A testamentary trust may help ensure the assets you leave to your children and grandchildren are protected and used in the way you intend. However, it can be complex to set up and even more demanding for the trustee in years to come. So when is one really necessary?

To help secure the financial future of children and grandchildren, many people leave their savings and assets to future generations through their wills. If you are wondering how you can protect those assets though, and even provide direction on how and when they should be used, it may be time to sit down with your solicitor or financial planner and talk about a testamentary trust.

A testamentary only comes into use upon the death of an individual and is set up as part of the person’s will. They are designed to hold assets on behalf of the beneficiaries.

There is no standard testamentary trust, so they are usually customised to the wishes of the individual. In his or her will, a person can outline that a certain portion of their assets is to go into the trust.

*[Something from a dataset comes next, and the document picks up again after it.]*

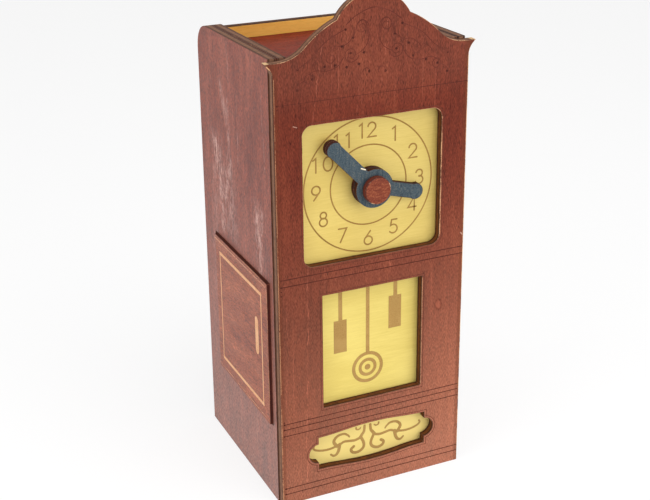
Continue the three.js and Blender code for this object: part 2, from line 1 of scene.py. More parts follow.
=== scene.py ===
# Looks of the clock diversion safe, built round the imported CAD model.
# Lengths are in millimetres unless a comment says metres. Colours inside srgb() run from 0 to 255,
# and colours written as plain tuples are linear.

import math

import bmesh
import bpy
from mathutils import Euler, Matrix, Vector


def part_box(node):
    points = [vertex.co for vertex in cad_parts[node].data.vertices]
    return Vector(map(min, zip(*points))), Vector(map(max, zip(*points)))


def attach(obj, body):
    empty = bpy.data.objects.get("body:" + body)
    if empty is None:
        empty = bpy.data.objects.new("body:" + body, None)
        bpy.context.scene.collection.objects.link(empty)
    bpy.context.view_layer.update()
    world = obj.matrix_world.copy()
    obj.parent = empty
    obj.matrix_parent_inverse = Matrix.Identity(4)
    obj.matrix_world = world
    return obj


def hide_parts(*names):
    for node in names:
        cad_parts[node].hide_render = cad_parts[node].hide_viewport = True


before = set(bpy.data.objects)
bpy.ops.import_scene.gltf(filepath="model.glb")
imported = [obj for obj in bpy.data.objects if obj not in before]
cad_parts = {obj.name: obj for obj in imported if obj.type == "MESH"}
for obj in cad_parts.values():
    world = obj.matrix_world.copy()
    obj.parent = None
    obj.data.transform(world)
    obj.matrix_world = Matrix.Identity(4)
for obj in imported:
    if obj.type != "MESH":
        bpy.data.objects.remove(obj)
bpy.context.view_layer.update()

MM = 0.001  # metres in a millimetre


def box_mm(node):
    """Lowest and highest corner of a CAD node in millimetres."""
    return [[c / MM for c in corner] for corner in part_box(node)]


# Planes and centres taken from the CAD nodes
front_low, front_high = box_mm("front_panel")
leaf_low, leaf_high = box_mm("door_leaf")
hand_low, hand_high = box_mm("minute_hand")
knob_low, knob_high = box_mm("knob")
FRONT_Y = front_low[1]
PLATE_Y = box_mm("dial_plate")[0][1]
PLATE_TOP_Z = box_mm("pendulum_plate")[1][2]
LEAF_X = leaf_low[0]
HAND_Y = hand_low[1]
DIAL_Z = (knob_low[2] + knob_high[2]) / 2
EAR_REACH = 2.7  # ears stand out past the edges of the front by this
EDGE_X = front_high[0] - EAR_REACH


def srgb(r, g, b):
    """Linear colour with alpha from 0 to 255 values."""
    channels = []
    for c in (r, g, b):
        c /= 255
        channels.append(c / 12.92 if c <= 0.04045 else ((c + 0.055) / 1.055) ** 2.4)
    return (*channels, 1.0)


def deeper(color, share=0.4):
    """Linear colour with a share of its light."""
    return tuple(share * c for c in color[:3]) + (1,)


# Node helpers
BLACK = (0, 0, 0, 1)
WHITE = (1, 1, 1, 1)
VEIN_SWAY = 2.6  # how far a vein wanders from its line
VEIN_END = 3  # length over which a vein fades at each end


class Shader:
    """A material with a Principled shader and short ways to add nodes."""

    def __init__(self, name):
        self.material = bpy.data.materials.new(name)
        self.material.use_nodes = True
        self.tree = self.material.node_tree
        self.bsdf = self.tree.nodes["Principled BSDF"]
        self.coord = self.tree.nodes.new("ShaderNodeTexCoord")

    def put(self, socket, value):
        """Link a socket to a node's output, or set its own value."""
        if isinstance(value, bpy.types.NodeSocket):
            self.tree.links.new(value, socket)
        else:
            socket.default_value = value

    def noise(self, size, detail=3.0, rough=0.55, distort=0.0, shift=(0, 0, 0)):
        """Noise whose features are about `size` millimetres long on each axis."""
        mapping = self.tree.nodes.new("ShaderNodeMapping")
        self.tree.links.new(self.coord.outputs["Object"], mapping.inputs["Vector"])
        mapping.inputs["Scale"].default_value = [1 / (s * MM) for s in size]
        mapping.inputs["Location"].default_value = shift
        noise = self.tree.nodes.new("ShaderNodeTexNoise")
        self.tree.links.new(mapping.outputs[0], noise.inputs["Vector"])
        noise.inputs["Scale"].default_value = 1.0
        noise.inputs["Detail"].default_value = detail
        noise.inputs["Roughness"].default_value = rough
        noise.inputs["Distortion"].default_value = distort
        return noise.outputs["Fac"]

    def math(self, op, a, b=0.0):
        node = self.tree.nodes.new("ShaderNodeMath")
        node.operation = op
        self.put(node.inputs[0], a)
        self.put(node.inputs[1], b)
        return node.outputs[0]

    def add(self, a, b):
        return self.math("ADD", a, b)

    def sub(self, a, b):
        return self.math("SUBTRACT", a, b)

    def mul(self, a, b):
        return self.math("MULTIPLY", a, b)

    def apart(self, a, b=0.0):
        """Distance between two values."""
        return self.math("ABSOLUTE", self.sub(a, b))

    def band(self, value, low, high, out_low=0.0, out_high=1.0):
        """Smooth step of a value between two limits."""
        node = self.tree.nodes.new("ShaderNodeMapRange")
        node.interpolation_type = "SMOOTHSTEP"
        self.put(node.inputs["Value"], value)
        node.inputs["From Min"].default_value = low
        node.inputs["From Max"].default_value = high
        node.inputs["To Min"].default_value = out_low
        node.inputs["To Max"].default_value = out_high
        return node.outputs["Result"]

    def level(self, value, low, high, out_low, out_high):
        """Straight change of a value between two limits."""
        result = self.band(value, low, high, out_low, out_high)
        result.node.interpolation_type = "LINEAR"
        return result

    def mix(self, fac, a, b, blend="MIX"):
        node = self.tree.nodes.new("ShaderNodeMix")
        node.data_type = "RGBA"
        node.blend_type = blend
        self.put(node.inputs[0], fac)
        self.put(node.inputs[6], a)
        self.put(node.inputs[7], b)
        return node.outputs[2]

    def tint(self, color, by):
        """Colour times a value or another colour."""
        return self.mix(1.0, color, by, "MULTIPLY")

    def lighten(self, color, amount, extra):
        """Colour plus a share of another colour."""
        return self.mix(1.0, color, self.mix(amount, BLACK, extra), "ADD")

    def axis(self, index):
        """Object coordinate on one axis, in millimetres."""
        node = self.tree.nodes.new("ShaderNodeSeparateXYZ")
        self.tree.links.new(self.coord.outputs["Object"], node.inputs[0])
        return self.mul(node.outputs[index], 1 / MM)

    def vein(self, across, along, start, end, width):
        """Mask of a soft line from start to end, each as (across, along) in millimetres."""
        (a0, b0), (a1, b1) = sorted((start, end), key=lambda point: point[1])
        slope = (a1 - a0) / (b1 - b0)
        sway = self.mul(self.sub(self.noise((7, 7, 7), 3.0, 0.6), 0.5), VEIN_SWAY)
        centre = self.add(self.mul(self.sub(along, b0), slope), a0)
        mask = self.band(self.apart(self.sub(across, centre), sway), 0.0, width, 1.0, 0.0)
        ends = self.mul(self.band(along, b0, b0 + VEIN_END), self.band(along, b1 - VEIN_END, b1, 1.0, 0.0))
        return self.mul(mask, ends)

    def attribute(self, name):
        node = self.tree.nodes.new("ShaderNodeAttribute")
        node.attribute_name = name
        return node.outputs["Fac"]

    def bump(self, height, strength, distance):
        node = self.tree.nodes.new("ShaderNodeBump")
        node.inputs["Strength"].default_value = strength
        node.inputs["Distance"].default_value = distance * MM
        self.tree.links.new(height, node.inputs["Height"])
        self.tree.links.new(node.outputs[0], self.bsdf.inputs["Normal"])

    def finish(self, color, rough, specular=0.35):
        self.put(self.bsdf.inputs["Base Color"], color)
        self.put(self.bsdf.inputs["Roughness"], rough)
        self.bsdf.inputs["Specular IOR Level"].default_value = specular
        return self.material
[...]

After death, the trust will be handled by a trustee whose responsibility it is to distribute the capital and income in the way it is set out in the will.

Is it necessary?

“On the whole, I think testamentary trusts are fantastic, but that’s assuming two critical things," says Paul Banner, financial planner at Provenance Advice. "One, you actually need it, and two, you have a trustee who will be reliable in adjudicating between parties.”

The trustee of a testamentary trust is usually the executor of the estate. He or she needs to be someone you trust to make decisions for you, and a trust can last a lifetime. That can make it quite a big ask, especially if there are warring parties.

“To be honest, if you are loving parents with two loving kids who are functioning siblings, get along fantastically and have normal jobs, I’d be questioning if you need that complexity in your will,” says Banner.

For a lot of people, establishing a trust structure as part of their will may be overkill and, as with anything, there are costs involved.

However, there are certain instances where a trust is a much more financially secure way of handing down assets to family, and can potentially save your beneficiaries from losing your life savings. These range from possible will challenges to beneficiaries with high chances of facing litigation.

“If I was to give you a million dollars and you were sued tomorrow, those assets would obviously be available to those bringing action against you,” says Banner. “Whereas, if they were in a testamentary trust structure, they can’t be touched. That’s just one example where a testamentary trust can be valuable.”

Another instance is divorce. “It is very unusual for the Family Court to include a testamentary trust as part of a couple’s joint assets,” says Terry Purcell, solicitor at Retirelaw.

The same applies in cases of bankruptcy.

“Testamentary trusts are still the best available way to protect inheritance in bankruptcy court,” says Purcell.

Tax treatment

Outside of these protective features, trust assets are treated very similarly to regular assets.

Income from such trusts is treated in the same way as regular income, and will be taxed at the beneficiaries’ regular marginal tax rates. Should an asset in the trust be sold, beneficiaries will also face regular capital gains tax on disposal.

Similarly, trust assets are treated as per usual in Centrelink means testing, apart from one exception: Special Disability Trusts.

“If you set up what is known as a Special Disability Trust for the care and accommodation of a disabled beneficiary, it can have assets of up to $596,500 before it affects the beneficiary’s pension payments,” says Purcell.

Whether or not you end up needing the complexity of a testamentary trust, there is little harm in seeking advice if you are in doubt.

“The biggest mistake I see is people not getting advice,” says Purcell. “A well-structured will has the ability to save your beneficiaries thousands.”

“Sit down with a lawyer who is competent in estate planning and wills,” says Banner. “That’s the first port of call.”